Da Abbatto i Muri:
Arianna scrive:
hai letto come vengono presentate le notizie sulla ragazza in coma e incinta, ferita dall’aggressione del vicino di casa? Una gravidanza di 10 settimane è ancora il tempo in cui si può parlare di aborto (si parla di feto e non di bambino e l’ivg si può fare entro la 12esima settimana).
Ora, al di là della etica del tentare di salvare sempre una vita, e del pathos necessario alla notizia, sul fatto in questione si batte molto il chiodo che – benchè la “madre” sia cerebralmente morta, il “bambino” in gestazione da 10 settimane va salvato.
Sta passando il concetto che sei “madre” da quando hai il ciclo, pure da morta il tuo utero è un santuario, e sei “bambino” da quando scodinzola uno spematozoo in vagina (santificato dal sacro luogo)…
Non avevo letto la notizia e non avevo analizzato i termini usati. Non mi sorprende che in Italia, luogo in cui si porta avanti una retorica antiabortista al punto che ad alcune persone sembrò perfino normale parlare di fecondazione post mortem anche per Eluana Englaro, i media trattino la questione con tanta enfasi e, considerando la ragazza vittima dell’aggressione un semplice contenitore, la cui capacità di relazione vitale non è evidentemente richiesta per fare crescere e nascere quel feto, ne facciano un ulteriore feticcio utile a svuotare di senso la Legge 194.

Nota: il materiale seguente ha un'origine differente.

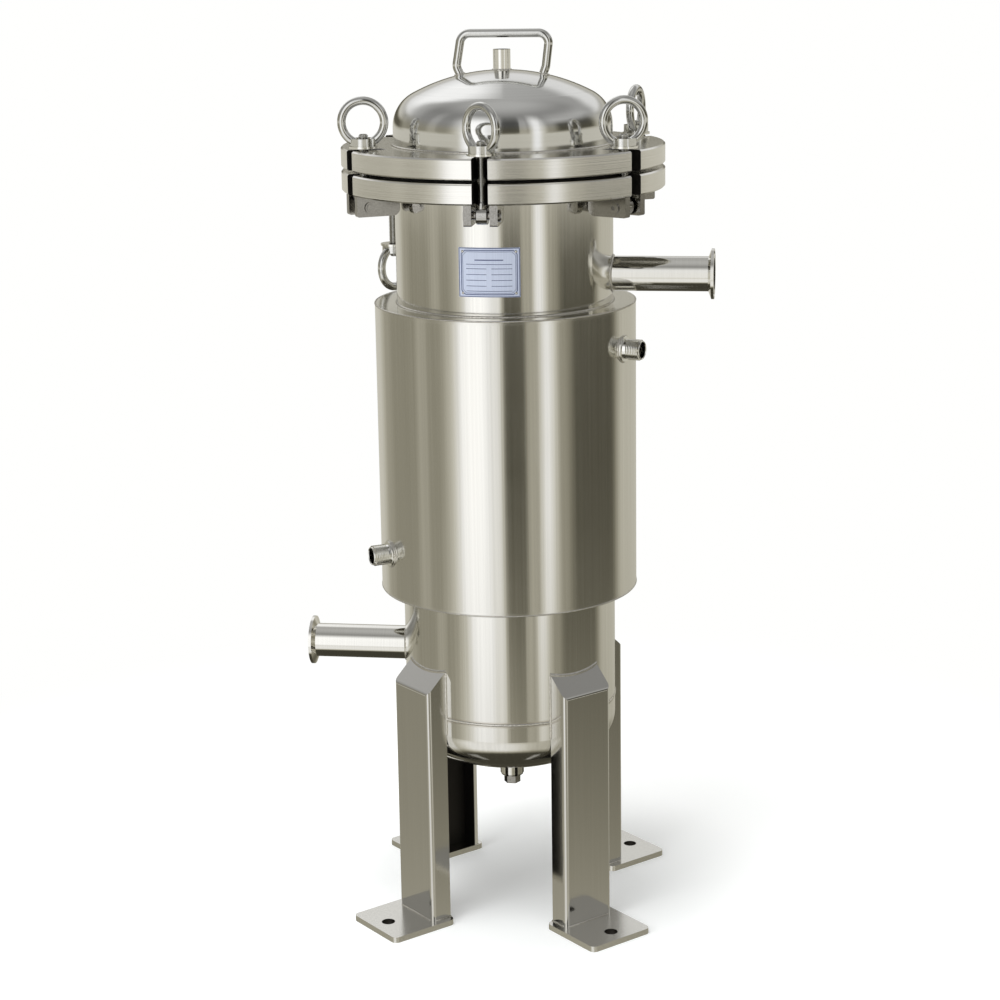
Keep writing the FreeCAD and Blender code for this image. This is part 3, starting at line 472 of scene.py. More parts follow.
def make_channel_group():
    """Mask of painted shade on the inner faces of the four folded leg channels."""
    group, nodes, given, out = new_group("channel_painted_shade", [VECTOR_INPUT], MASK_OUTPUT)
    x, y, z = nodes.split(given.outputs["Vector"])
    east, north = nodes.math("ABSOLUTE", x), nodes.math("ABSOLUTE", y)
    outward = nodes.times(nodes.math("ADD", east, north), math.sqrt(0.5))
    across = nodes.math("ABSOLUTE", nodes.math("SUBTRACT", east, north))
    aside = nodes.times(across, math.sqrt(0.5))
    inside = nodes.times(nodes.rise(outward, *CHANNEL_FACE, *FALLING),
                         nodes.rise(aside, *CHANNEL_SIDE, *FALLING))
    cap = nodes.math("MULTIPLY_ADD", outward, CAP_SLOPE, z)
    nodes.link(nodes.times(inside, nodes.rise(cap, *CHANNEL_TOP, *FALLING)), out.inputs["Mask"])
    return group


def make_hole_group():
    """Mask of painted shade on the walls of the four bolt holes in the foot plates."""
    group, nodes, given, out = new_group("hole_painted_shade", [VECTOR_INPUT], MASK_OUTPUT)
    place = nodes.split(given.outputs["Vector"])
    east = nodes.math("SUBTRACT", nodes.math("ABSOLUTE", place[X]), HOLE_PLACE)
    north = nodes.math("SUBTRACT", nodes.math("ABSOLUTE", place[Y]), HOLE_PLACE)
    away = nodes.length(east, north)
    nodes.link(nodes.rise(away, *HOLE_EDGE, *FALLING), out.inputs["Mask"])
    return group


TURNED = make_turned_group()
DRAWN = make_drawn_group()
HANDLING = make_handling_group()
SLOT_PAINTED_SHADE = make_slot_group()
DRESSED_SEAM = make_seam_group()
CHANNEL_PAINTED_SHADE = make_channel_group()
HOLE_PAINTED_SHADE = make_hole_group()

# Finishes

SEAM_TINT, SEAM_SHARE, SEAM_ROUGHER = (0.45, 0.40, 0.32), 0.45, 0.12
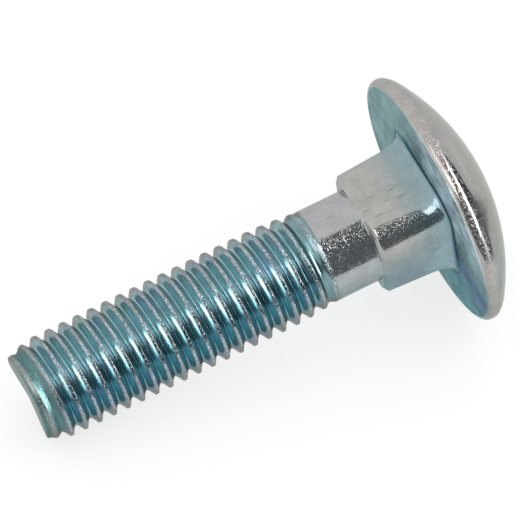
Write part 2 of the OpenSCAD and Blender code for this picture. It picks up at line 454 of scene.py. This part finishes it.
def add_neck(grid):
    """The square neck: its bevel, its flats and the fillet that flares into the head, with
    painted shade and reflection on its lower side and painted shade in its root.
    """
    bevel_end, fillet_start = NECK_X + BEVEL_L, BOLT_L - FILLET_L
    xs = [NECK_X + EDGE_GAP, NECK_X + 0.5 * BEVEL_L, bevel_end - EDGE_GAP, bevel_end + EDGE_GAP]
    xs += list(np.linspace(bevel_end + BEVEL_GAP, fillet_start, NECK_RINGS))
    turns = np.linspace(0.0, math.pi / 2, FILLET_RINGS)[1:]
    xs += list(BOLT_L - FILLET_L * (1.0 - np.sin(turns)))
    for x in xs:
        t = step_up(x, BOLT_L - BY_HEAD_L[0], BOLT_L - BY_HEAD_L[1])
        root = step_up(x, BOLT_L - ROOT_L, BOLT_L)
        low = blend(blend(NECK_LOW_PAINTED_SHADE, NECK_BY_HEAD_LOW_PAINTED_REFLECTION, t), NECK_ROOT_PAINTED_SHADE, root)
        high = blend(blend(NECK, NECK_BY_HEAD, t), NECK_ROOT_PAINTED_SHADE, root)
        points = neck_points(x)
        grid.ring(points, by_height(low, high, points), NECK_FEEL)


def brow_reach(turn):
    """How far the brow comes in and rises, from the rim to a place where it has turned so far."""
    tight, broad = min(turn, BROW_TURN), max(turn, BROW_TURN)
    inward = BROW_R * (1.0 - math.cos(tight)) + BROAD_R * (math.cos(BROW_TURN) - math.cos(broad))
    rise = BROW_R * math.sin(tight) + BROAD_R * (math.sin(broad) - math.sin(BROW_TURN))
    return inward, rise


BROW_STEPS = 8
FIRST_GUESS, GUESSES = math.radians(50.0), 40


def brow_profile():
    """Heights and radii from the rim to the dome, and the turn at which the dome takes over."""
    turn = FIRST_GUESS
    for _ in range(GUESSES):
        turn = math.acos((HEAD_R - brow_reach(turn)[0]) / DOME_R)
    start = HEAD_H - DOME_R * (1.0 - math.sin(turn)) - brow_reach(turn)[1]
    turns = list(np.linspace(0.0, BROW_TURN, BROW_STEPS))
    turns += list(np.linspace(BROW_TURN, turn, BROW_STEPS)[1:])
    reach = [brow_reach(t) for t in turns]
    return [(start + rise, HEAD_R - inward) for inward, rise in reach], turn


UNDERSIDE_RINGS = (0.015, 0.04, 0.08, 0.13, 0.2, 0.3, 0.4, 0.5, 0.6, 0.7, 0.8, 0.9, 0.97, 1.0)
RIM_RINGS, WALL_RINGS, DOME_RINGS = 11, 4, 44
# How far each colour blends into the next: a share of the underside, the rim's turn, rings of the
# brow, and a radius on the dome
ROOT_BLEND, RIM_BLEND, BROW_BLEND, DOME_BLEND = 0.12, (0.1, 0.9), 6.0, 7.0
# Where the underside's light, dark and purple shares of painted reflection and shade begin and
# end, to the front and up
LIGHT_FRONT, LIGHT_UP = (-0.1, 0.5), (-0.1, 0.45)
DARK_FRONT, DARK_DOWN = (-0.2, 0.3), (0.1, 0.5)
PURPLE_FRONT, PURPLE_DOWN, PURPLE_SPREAD = (0.4, 0.8), 0.45, 0.22


def underside_colours():
    """By angle round the axis, painted reflection and shade: light up in front, darker down in
    front, with a purple share.
    """
    front, up = level_parts(ANGLES)
    dark = step_up(front, *DARK_FRONT) * step_up(-up, *DARK_DOWN)
    light = step_up(front, *LIGHT_FRONT) * step_up(up, *LIGHT_UP)
    near = np.exp(-((up + PURPLE_DOWN) / PURPLE_SPREAD) ** 2)
    purple = step_up(front, *PURPLE_FRONT) * near
    plates = [UNDERSIDE] * COLUMNS
    for colour, shares in ((UNDERSIDE_LOW_PAINTED_SHADE, dark), (UNDERSIDE_FRONT_PAINTED_REFLECTION, light),
                           (UNDERSIDE_PURPLE_PAINTED_REFLECTION, purple)):
        plates = [blend(plate, colour, t) for plate, t in zip(plates, shares)]
    return plates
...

Per alcuni media, certamente, non c’è situazione migliore di questa giacché se si parla di feti e donne si preferisce quasi che siano defunte affinché non possano pronunciarsi in senso autodeterminato. Non entro nel merito della scelta della ragazza. Immagino volesse portare avanti la gravidanza, forse la sua famiglia concorda con il parere dei medici, anzi spero sia così perché diversamente, in mezzo al gran dolore che stanno vivendo, tutto ciò diventa incomprensibile. In ogni caso non cambia il fatto che il modo in cui i media stanno speculando sulla faccenda e stanno amplificando la notizia è strumentale, fuorviante, e ancora una volta ripropone una mistica della maternità celando il fatto che quando fai crescere un feto dentro una donna morta, chiamata “madre” anche se madre non è stata e non sarà mai, si pone un problema etico di non poco conto.